A Wide Awake march was a terrifying thing. If you were, say, a resident of Lower Manhattan you might be awakened in the night by this sound of beating drums and tramping feet. You’d rush to the window and look out, and there would be rank upon rank of marching men dressed in these long black cloaks, and you might know what weapons they were hiding beneath the cloaks. They were holding torches. Some of them might have axes strapped to their backs in honor of their candidate Lincoln.

There’s been this sort of myth that the South was the land of chivalry and military prowess and the North was the land of peaceful shopkeepers. That really was not true; there was a strong military tradition in the North, and at the same time that the Southerners were preparing themselves for battle, the Northerners were too.

What attempts were made by Congress to stave off disunion and civil war?

Many if not most people assumed that things could be settled in Congress, because things had been settled in Congress before. John J. Crittenden, a senator from Kentucky, put together a compromise package. Crittenden came from a slave state. He was a slaveholder himself; he was not one of the great Southern planters, but he owned a handful of slaves. He had been born in 1787, the year of the Constitution, and he was from that older generation of Americans who were committed to that ideal of national unity in a way that the younger generation weren’t. Crittenden’s six-part compromise started with the idea of extending the Missouri Compromise line across the country.

But things had really moved beyond that at that point and there was simply too strong a radical contingent on each side within Congress.

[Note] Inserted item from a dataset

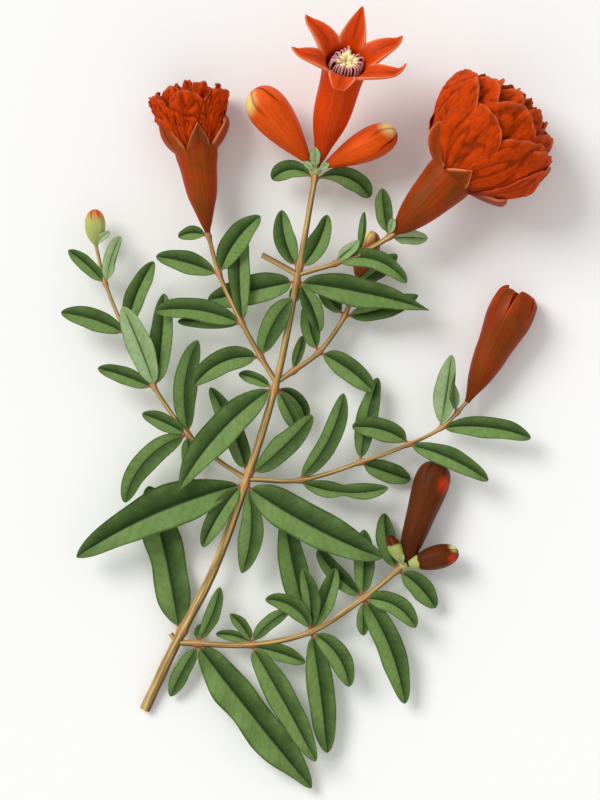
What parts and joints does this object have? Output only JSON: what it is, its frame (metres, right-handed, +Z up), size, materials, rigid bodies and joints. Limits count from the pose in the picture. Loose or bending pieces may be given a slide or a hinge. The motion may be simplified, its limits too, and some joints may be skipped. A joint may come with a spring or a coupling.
{
  "type": "cut flowering pomegranate sprig",
  "caption": "Cut leafy fruit-shrub sprig lying flat: slender stem with side shoots, narrow glossy leaves, a starry tubular flower, full ruffled flowers and club-shaped buds.",
  "frame": {"origin": "bottom centre of the bounding box, on the surface that the sprig lies on", "axes": "+Y runs from the cut end of the main stem to the top flower, +Z is up"},
  "size_m": [0.1714, 0.2711, 0.0515],
  "materials": {
    "bark": "smooth young tan bark, browner on one side",
    "leaf": "satin green leaf with a dark midrib and a paler underside",
    "scarlet_bloom": "waxy orange-red calyx and thin crumpled petals",
    "maroon_bud": "waxy dark brown-red bud",
    "green_bud": "waxy yellow-green young bud with an orange tip"
  },
  "bodies": {
    "root": {"main_stem": "bark", "main_leaves_1": "leaf", "main_leaves_2": "leaf", "main_leaves_3": "leaf", "main_leaves_4": "leaf", "main_leaves_5": "leaf", "main_leaves_6": "leaf", "main_leaves_7": "leaf", "single_flower": "scarlet_bloom", "left_top_bud": "scarlet_bloom", "right_top_bud": "scarlet_bloom", "lower_right_shoot": "bark", "lower_right_leaves_1": "leaf", "lower_right_leaves_2": "leaf", "lower_right_leaves_3": "leaf", "lower_right_leaves_4": "leaf", "lower_right_leaves_5": "leaf", "dark_bud": "maroon_bud", "small_right_bud": "maroon_bud", "small_left_bud": "green_bud", "middle_right_shoot": "bark", "middle_right_leaves_1": "leaf", "middle_right_leaves_2": "leaf", "middle_right_leaves_3": "leaf", "middle_right_leaves_4": "leaf", "middle_right_leaves_5": "leaf", "half_open_flower": "scarlet_bloom", "middle_left_shoot": "bark", "middle_left_leaves_1": "leaf", "middle_left_leaves_2": "leaf", "middle_left_leaves_3": "leaf", "middle_left_leaves_4": "leaf", "green_bud": "green_bud", "upper_left_shoot": "bark", "upper_left_leaves_1": "leaf", "upper_left_leaves_2": "leaf", "upper_left_leaves_3": "leaf", "upper_left_leaves_4": "leaf", "left_double_flower": "scarlet_bloom", "upper_right_shoot": "bark", "upper_right_leaves_1": "leaf", "upper_right_leaves_2": "leaf", "upper_right_leaves_3": "leaf", "upper_right_leaves_4": "leaf", "hidden_bud": "scarlet_bloom", "top_right_shoot": "bark", "top_right_leaves_1": "leaf", "top_right_leaves_2": "leaf", "top_right_leaves_3": "leaf", "right_double_flower": "scarlet_bloom", "cut_stub": "bark"}
  },
  "joints": []
}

The radicals within Congress on both sides were more radical than the voters themselves.

The rhetoric of disunion and inflexibility had created an echo chamber in which people kept upping the ante—each side against the other—saying things that were so extremist it was impossible to back down. Almost from the minute that the Crittenden Compromise was proposed, there were senators like Louis T. Wigfall of Texas who were saying there is absolutely nothing that the North could do to appease them.

How did lame duck President James Buchanan respond to the South’s secession?

Buchanan in some ways was a similar figure to Taney. Buchanan was somebody who was very invested in the way that business was done in Washington. He really believed in a statesmanlike approach to governing and compromise and in the power of reason and argument. Buchanan thought that it was completely illogical for the South to leave the Union simply because of the election of a president they did not like. It was also completely illogical for the North to be so inflexible toward the South. He thought that all he had to do was convince each side in a logical manner.

He immediately sat down to write his annual message to Congress—at that point the president, rather than give a spoken address to Congress would write a lengthy document. Buchanan writes this document that ends up running well over 10,000 words in which he sets out very rationally the arguments for the South not to secede, but he also says at the same time that the federal government has no constitutional right to coerce the South back into the Union. It was a completely lame document that satisfied no one.